Dye homered off Roger Clemens (search) in the first inning of Game 1, giving the White Sox a quick lead in their first Fall Classic since 1959.

Then he wound up in the middle of a ruckus in Game 2, when plate umpire Jeff Nelson ruled that Dye was hit by a pitch in the seventh inning even though replays showed the ball glanced off his bat.

Dye knew that all along and admitted it later. But he kept quiet at that moment and went to first base. Paul Konerko (search) followed with a go-ahead grand slam, and the White Sox pulled out a 7-6 victory on Scott Podsednik's (search) surprising homer in the ninth.

"We don't have any egos on this team. I think that was what was really special about this club," Dye said.
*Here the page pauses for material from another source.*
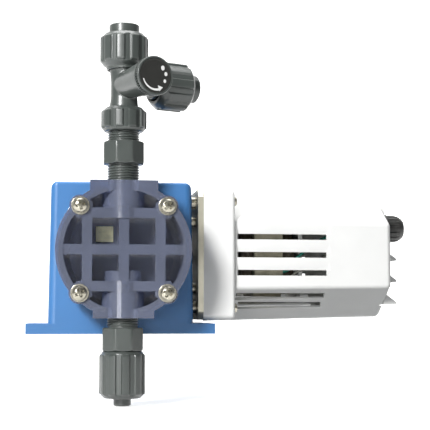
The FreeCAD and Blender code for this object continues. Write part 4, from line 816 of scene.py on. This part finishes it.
def stroke_knob():
    """Grip knob with a dished face and a hub."""
    low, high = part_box("stroke_knob")
    radius = (high.x - low.x) / 2
    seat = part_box("rear_cover")[1].y + 0.3 * MM
    length = high.y - seat
    stem = seat - low.y
    flange = 3.2 * MM
    grip = radius - 0.8 * MM
    dish = 1.2 * MM
    profile = [(0, 0), (radius, 0), (radius, flange), (grip, flange + 0.4 * MM),
               (grip, length - 2 * MM), (radius - 2.6 * MM, length), (radius - 6 * MM, length),
               (radius - 8 * MM, length - dish), (0, length - dish)]
    limit = ribbed(grip, 0.9 * MM, 24, 0.5, 0.12)

    def shape(angle, r, height):
        if height < flange + 0.2 * MM or r < radius - 5 * MM:
            return r
        return limit(angle, r)

    bore, hub = 3.05 * MM, 5 * MM
    hub_mesh = revolved("hub", [(bore, 0), (hub, 0), (hub, stem), (bore, stem)], 48)
    hub_mesh.transform(Matrix.Translation((0, 0, -stem)))
    grip_mesh = revolved("knob", eased(profile, 0.6 * MM), 288, shape)
    centre = middle("stroke_knob")
    new_piece("stroke_knob_grip", joined("stroke_knob", [grip_mesh, hub_mesh]),
              (centre.x, seat, centre.z), "back", "stroke_knob", "black_plastic", ["stroke_knob"])
    line = slab("line", [(-0.5 * MM, 9 * MM), (0.5 * MM, 9 * MM), (0.5 * MM, radius - 3 * MM),
                         (-0.5 * MM, radius - 3 * MM)], 0.1 * MM)
    new_piece("stroke_knob_line", line, (centre.x, high.y - 0.12 * MM, centre.z), "back",
              "stroke_knob", "ink")


def stroke_scale():
    """Tick marks on the rear cover round the stroke knob, every fifth one longer."""
    low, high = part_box("stroke_knob")
    inner = (high.x - low.x) / 2 + 2 * MM
    ticks = []
    for i in range(11):
        long_tick = i % 5 == 0
        outer = inner + (3.6 if long_tick else 2.2) * MM
        half = (0.45 if long_tick else 0.3) * MM
        mesh = slab("tick", [(-half, inner), (half, inner), (half, outer), (-half, outer)],
                    0.12 * MM)
        mesh.transform(Matrix.Rotation(math.radians(150 - 30 * i), 4, "Z"))
        ticks.append(mesh)
    centre = middle("stroke_knob")
    new_piece("stroke_scale", joined("ticks", ticks),
              (centre.x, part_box("rear_cover")[1].y, centre.z), "back", "housing", "ink")


def gland():
    """Cord gland with a fluted nut and a domed clamping end."""
    low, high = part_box("cord_gland")
    radius = (high.z - low.z) / 2
    length = high.x - low.x
    bore, stem = 4 * MM, 7.8 * MM
    nut = length - 18 * MM
    collar = 4.6 * MM
    dome = length - 7.2 * MM
    core = radius - 0.9 * MM
    profile = [(bore, 0), (stem, 0), (stem, nut), (radius, nut), (radius, nut + collar),
               (core, nut + collar + 0.4 * MM), (core, dome),
               (radius - 1.6 * MM, dome + 3 * MM), (radius - 3.4 * MM, dome + 5.8 * MM),
               (radius - 5 * MM, length), (bore, length)]
    limit = ribbed(core, 0.9 * MM, 14, 0.4, 0.14)

    def shape(angle, r, height):
        if r < core - 1 * MM or height < nut + collar + 0.1 * MM:
            return r
        return limit(angle, r)

    mesh = revolved("gland", eased(profile, 0.5 * MM), 192, shape)
    centre = middle("cord_gland")
    new_piece("cord_gland_moulding", mesh, (low.x, centre.y, centre.z), "right", "housing",
              "black_plastic", ["cord_gland"])


def windings():
    """The end turns of the motor's winding as bundles of wire, with grooves between the wires."""
    bundles = []
    points, grooves = 84, 14
    for low, high in sorted(island_boxes("motor_coils"), key=lambda box: box[0].x):
        outer = (high.z - low.z) / 2
        half_high, half_long = 4.2 * MM, (high.x - low.x) / 2
        profile = []
        for i in range(points):
            angle = TURN * i / points
            swell = 1 - 0.045 * (1 + math.cos(grooves * angle))
            across, along = math.cos(angle), math.sin(angle)
            profile.append(
                (outer - half_high + half_high * swell * math.copysign(abs(across) ** 0.7, across),
                 half_long + half_long * swell * math.copysign(abs(along) ** 0.7, along)))
        mesh = revolved("bundle", profile, 120)
        mesh.transform(Matrix.Translation((low.x, motor_axis.y, motor_axis.z)) @ TURNS["right"])
        bundles.append(mesh)
    new_piece("motor_windings", joined("windings", bundles), (0, 0, 0), "up", "housing", "copper",
              ["motor_coils"])


def return_spring():
    """The plunger's coil spring, built as one fixed coil at one length; the real one shortens as the
    plunger goes forward.
    """
    low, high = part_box("return_spring")
    centre = (low + high) / 2
    wire = 0.8 * MM
    turns, steps, sides = 6, 288, 14
    radius = (high.x - low.x) / 2 - wire
    length = high.y - low.y - 2 * wire
    rings = []
    for i in range(-1, steps + 2):
        share = clamp(i / steps)
        angle = TURN * turns * share
        thick = wire if 0 <= i <= steps else 0
        ring = []
        for j in range(sides):
            around = TURN * j / sides
            r = radius + thick * math.cos(around)
            ring.append((r * math.cos(angle), r * math.sin(angle),
                         wire + length * share + thick * math.sin(around)))
        rings.append(ring)
    mesh = ring_mesh("spring", rings, closed=False)
    piece = new_piece("return_spring_coil", mesh, (centre.x, high.y, centre.z), "front",
                      "housing", "shaft_steel", ["return_spring"])
    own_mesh(piece)


def lead(name, route, slot, node):
    """An insulated wire on one smooth curve through the motor cover."""
    curve = bpy.data.curves.new(name, "CURVE")
    curve.dimensions = "3D"
    spline = curve.splines.new("NURBS")
    spline.points.add(len(route) - 1)
    for point, spot in zip(spline.points, route):
        point.co = (*[value * MM for value in spot], 1)
    spline.order_u = 3
    spline.use_endpoint_u = True
    spline.resolution_u = 10
    bare = bpy.data.objects.new(name, curve)
    bpy.context.scene.collection.objects.link(bare)
    bpy.context.view_layer.update()
    line = bpy.data.meshes.new_from_object(bare)
    bpy.data.meshes.remove(line)
    curve.bevel_depth = WIRE_RADIUS
    curve.bevel_resolution = 5
    curve.use_fill_caps = True
    curve.materials.append(looks[slot])
    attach(bare, "housing")
    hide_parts(node)


def leads():
    """The earth wire and the two supply leads."""
    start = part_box("motor_stator")[1].x / MM
    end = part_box("ground_wire")[1].x / MM
    axis = motor_axis.z / MM
    gland_z = middle("cord_gland").z / MM
    lead("earth_lead", [(start, -30, axis - 12), (start + 5, -30, axis - 12),
                        (start + 10, -34, axis - 2), (start + 19, -34, axis + 5),
                        (start + 32, -29, axis + 14), (start + 50, -16, gland_z - 4),
                        (end, -2.2, gland_z + 1.6)], "green_pvc", "ground_wire")
    lead("front_supply_lead", [(start, -30, axis - 18), (start + 5, -30, axis - 18),
                               (start + 11, -34, axis - 11), (start + 24, -33, axis - 8),
                               (start + 40, -21, axis + 6), (start + 56, -10, gland_z - 8),
                               (end, 0, gland_z - 2.4)], "pale_pvc", "supply_leads")
    lead("rear_supply_lead", [(start, 30, axis - 12), (start + 5, 30, axis - 12),
                              (start + 11, 34, axis - 4), (start + 24, 33, axis + 6),
                              (start + 38, 21, axis + 14), (start + 54, 9, gland_z - 3),
                              (end, 2.4, gland_z + 1.6)], "pale_pvc", "supply_leads")


def box_cutter(low, high):
    """A box to cut with, from its two corners."""
    work = bmesh.new()
    bmesh.ops.create_cube(work, size=1)
    for vert in work.verts:
        for axis in range(3):
            vert.co[axis] = high[axis] if vert.co[axis] > 0 else low[axis]
    mesh = bpy.data.meshes.new("cutter")
    work.to_mesh(mesh)
    work.free()
    return mesh


def motor_cover():
    """The cover's moulding with softened edges and its lower vents opened to their full height."""
    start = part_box("cover_screws")[1].x - 0.4 * MM
    end = start + 67 * MM
    back, front = -6 * MM, -60 * MM
    half = 1.25 * MM
    slots = []
    for drop, left_cut, right_cut in ((29.2 * MM, 0, 0), (35.6 * MM, 3 * MM, 1 * MM)):
        height = motor_axis.z - drop
        slots.append(box_cutter((start + left_cut, front, height - half),
                                (end - right_cut, back, height + half)))
    cutter = bpy.data.objects.new("cutter", joined("cutter", slots))
    bare = bpy.data.objects.new("bare_cover", frame["nodes"]["motor_cover"].data.copy())
    for thing in (cutter, bare):
        bpy.context.scene.collection.objects.link(thing)
    weld_points(bare)
    cut = bare.modifiers.new("cut", "BOOLEAN")
    cut.operation = "DIFFERENCE"
    cut.solver = "EXACT"
    cut.object = cutter
    round_edges(bare, 0.35 * MM, 2)
    bpy.context.view_layer.update()
    shape = bare.evaluated_get(bpy.context.evaluated_depsgraph_get())
    mesh = bpy.data.meshes.new_from_object(shape)
    bpy.data.objects.remove(bare)
    bpy.data.objects.remove(cutter)
    mesh.materials.clear()
    piece = new_piece("motor_cover_moulding", mesh, (0, 0, 0), "up", "housing", "white_plastic",
                      ["motor_cover"])
    even_shading(piece)


# ---------------------------------------------------------------- stage

def area_light(name, spot, size, power, target=(0.06, -0.04, 0.08)):
    """A square soft light that faces a point, the object's middle unless another is given."""
    data = bpy.data.lights.new(name, "AREA")
    data.shape = "SQUARE"
    data.size = size
    data.energy = power
    light = bpy.data.objects.new(name, data)
    light.location = spot
    light.rotation_euler = (Vector(target) - Vector(spot)).to_track_quat("-Z", "Y").to_euler()
    bpy.context.scene.collection.objects.link(light)


def paper_sweep():
    """Floor under the object that curves up into a backdrop behind it."""
    floor_z = cad_box[0].z - 0.0006
    near, far, top, half_width = -4.0, 1.2, 4.0, 5.0
    bend = 0.9
    steps = 12
    line = [(near, 0.0), (far, 0.0)]
    for i in range(1, steps + 1):
        angle = math.pi / 2 * i / steps
        line.append((far + bend * math.sin(angle), bend - bend * math.cos(angle)))
    line.append((far + bend, top))
    points = [(x, y, floor_z + z) for y, z in line for x in (-half_width, half_width)]
    faces = [(2 * i, 2 * i + 1, 2 * i + 3, 2 * i + 2) for i in range(len(line) - 1)]
    mesh = bpy.data.meshes.new("floor")
    mesh.from_pydata(points, [], faces)
    mesh.shade_smooth()
    floor = bpy.data.objects.new("floor", mesh)
    bpy.context.scene.collection.objects.link(floor)
    paper = Finish("paper sweep", Roughness=0.9, Emission_Color=(1, 1, 0.99, 1),
                   Emission_Strength=0.75)
    paper.colour(paper.ramp(paper.noise(3.0, 2), [(0.3, (0.88, 0.885, 0.88)),
                                                  (0.7, (0.92, 0.92, 0.915))]))
    mesh.materials.append(paper.material)
    floor.visible_diffuse = False


def surroundings():
    """A dim even light from all round, and a pale colour where the view goes past the paper."""
    world = bpy.data.worlds.new("studio")
    world.use_nodes = True
    tree = world.node_tree
    sky = tree.nodes["Background"]
    sky.inputs["Color"].default_value = (0.95, 0.98, 1.0, 1)
    sky.inputs["Strength"].default_value = 0.22
    beyond = tree.nodes.new("ShaderNodeBackground")
    beyond.inputs["Color"].default_value = (0.97, 0.98, 1.0, 1)
    beyond.inputs["Strength"].default_value = 0.9
    path = tree.nodes.new("ShaderNodeLightPath")
    either = tree.nodes.new("ShaderNodeMixShader")
    tree.links.new(path.outputs["Is Camera Ray"], either.inputs["Fac"])
    tree.links.new(sky.outputs["Background"], either.inputs[1])
    tree.links.new(beyond.outputs["Background"], either.inputs[2])
    tree.links.new(either.outputs["Shader"], tree.nodes["World Output"].inputs["Surface"])
    bpy.context.scene.world = world


def lights():
    """A key at the upper left, weak fills in front and above, and a light on the backdrop."""
    area_light("key", (-0.75, -1.15, 0.7), 0.34, 30)
    area_light("fill", (-0.5, -1.4, -0.05), 0.5, 4.5)
    area_light("top", (0.1, -0.1, 1.3), 0.8, 1.5)
    area_light("sweep", (0.0, 0.3, 1.6), 1.4, 45, (0.0, 2.0, 0.3))


def camera():
    """The camera, low and a little left of the head."""
    eye = bpy.data.objects.new("camera", bpy.data.cameras.new("camera"))
    eye.data.sensor_width = 36
    eye.data.lens = 36 * 1204 / 430
    eye.data.clip_start = 0.05
    eye.data.clip_end = 30
    eye.location = (-0.038605, -0.912947, 0.015731)
    way = Vector((0.121477, 0.989349, 0.080199))
    eye.rotation_euler = way.to_track_quat("-Z", "Y").to_euler()
    bpy.context.scene.collection.objects.link(eye)
    bpy.context.scene.camera = eye
    bpy.context.scene.view_settings.view_transform = "Standard"


# ---------------------------------------------------------------- build

def build():
    """Makes every piece."""
    paint_frame()
    paper_sweep()
    surroundings()
    lights()
    camera()
    leads()
    valve_bodies()
    nuts()
    tee_body()
    bleed_knob()
    knob_face()
    knob_marks()
    screws("head_screws", "front", 5 * MM, 3.8 * MM, 3 * MM, 0.5)
    screws("cover_screws", "right", 3.4 * MM, 2.4 * MM, 2 * MM, 0.3)
    screws("rear_cover_screws", "back", 3.5 * MM, 2.6 * MM, 2 * MM, 0.2)
    stroke_knob()
    stroke_scale()
    gland()
    windings()
    return_spring()
    soften("pump_head", 0.7 * MM)
    motor_cover()
    soften("rear_cover", 0.6 * MM)
    soften("motor_plate", 0.3 * MM, 2)
    for node in ("discharge_connector", "suction_connector", "bleed_port_connector"):
        soften(node, 0.35 * MM)
    for node in ("head_washers", "spacer_sleeves", "motor_bolts", "plate_screws",
                 "backing_plate"):
        soften(node, 0.2 * MM, 2)


build()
He wanted to stay near home with the Athletics after last season, but wasn't willing to take a huge pay cut to do it. Oakland declined his $14 million option for 2005.

Looking to find a comfortable spot and cut down on some cross-country travel, Dye signed a $10.15 million, two-year contract with Chicago.

"I've been around a long time," he said. "This is my ninth season in the big leagues. I felt like this club was the best fit for me. We have a lot of young guys mixed with some older guys that just knew how to win. It's been a long season, a lot of stuff went on, but we finally got it done."

He had big shoes to fill, too — those of star right fielder Magglio Ordonez (search), who left for Detroit after last season.

But Dye gave the White Sox plenty of production in the middle of the lineup all year. He stayed healthy enough to get 529 at-bats, hitting .274 with 31 homers and 86 RBIs.

And it only got better in October.

"I just knew our starting pitchers and our bullpen had the capability of going out there and shutting a lot of teams down," he said. "With our offense, I knew we were good. ... From the start of spring training everybody was hungry. Everybody wanted to go out there and win together. Everybody was pulling on the same rope."